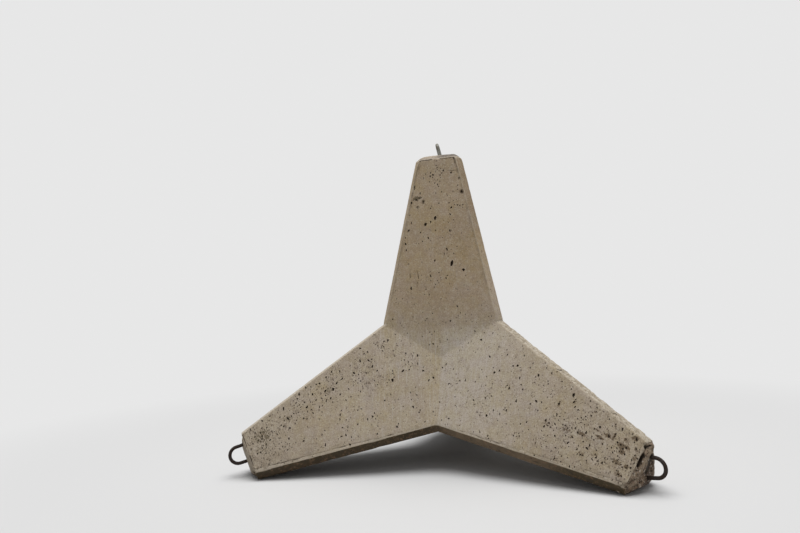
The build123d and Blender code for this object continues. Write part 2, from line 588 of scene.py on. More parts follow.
class BlockMesh:
    """Collects the polygons of all faces on shared points."""

    def __init__(self):
        self.points, self.polygons, self.owners, self.depths = [], [], [], []
        self.corners, self.sides = [], {}

    def add(self, point):
        self.points.append(point)
        return len(self.points) - 1

    def add_polygon(self, face, numbers, depth):
        self.polygons.append(numbers)
        self.owners.append(face)
        self.depths.append(depth)

    def places(self, numbers):
        return np.array([self.points[n] for n in numbers])

    def corner(self, point):
        for number in self.corners:
            if np.abs(self.points[number] - point).max() < 1e-5:
                return number
        self.corners.append(self.add(point))
        return self.corners[-1]

    def side(self, arm, a, b):
        """Numbers of the points from corner a to corner b, made once and shared by both faces."""
        key = (min(a, b), max(a, b))
        if key not in self.sides:
            start, end = self.points[key[0]], self.points[key[1]]
            made = [self.add(p) for p in side_samples(start, end, side_spacing(arm, (start + end) / 2))]
            self.sides[key] = [key[0], *made, key[1]]
        return self.sides[key] if a == key[0] else self.sides[key][::-1]


def seam_height(face, point):
    """How far a cast seam lies from the lower edge of a front face."""
    along = point @ ARM_AXES[face.arm]
    return 0.019 + 0.006 * rough(point, 0.07, 8) + 0.004 * rough(point, 0.3, 9) + 0.008 * (along - 1.2)


def height_over_strip(face, point):
    """How far a point of a lower arm's front face lies from that face's lower edge."""
    normal, distance = face.plane("strip", "right" if face.arm == "left" else "left")
    return (distance - point @ normal) / math.sqrt(1 - (normal @ face.normal) ** 2)


def is_crease(face, middle):
    """True where a side of a face is a mitre between two arms."""
    own = ARM_AXES[face.arm]
    return any(abs(middle @ (own - axis)) < 1e-6 for arm, axis in ARM_AXES.items() if arm != face.arm)


def edge_rows(face, outline):
    """Rows of points along the sides of a face."""
    rows = []
    for start, end, inwards in zip(outline.starts, outline.corners, outline.inwards):
        middle = face.solid((start + end) / 2)
        samples = side_samples(start, end, side_spacing(face.arm, middle))
        for depth in CREASE_ROWS if is_crease(face, middle) else EDGE_ROWS.get(face.kind, END_ROWS):
            rows += [p for p in (s + inwards * depth for s in samples) if outline.depth(p) > depth * 0.995]
    return rows


def seam_rows(face, outline):
    """Rows of points on both sides of the seam."""
    rows = []
    for start, end, inwards in zip(outline.starts, outline.corners, outline.inwards):
        if abs(height_over_strip(face, face.solid((start + end) / 2))) < 1e-6:
            for sample in side_samples(start, end, 0.010):
                height = seam_height(face, face.solid(sample))
                rows += [sample + inwards * (height + offset) for offset in SEAM_ROWS]
    return [p for p in rows if outline.depth(p) > SEAM_TO_EDGE]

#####

What you should do -> A single figure is required: the number of lines above in which the word "from" occurs.

Output of the task -> 4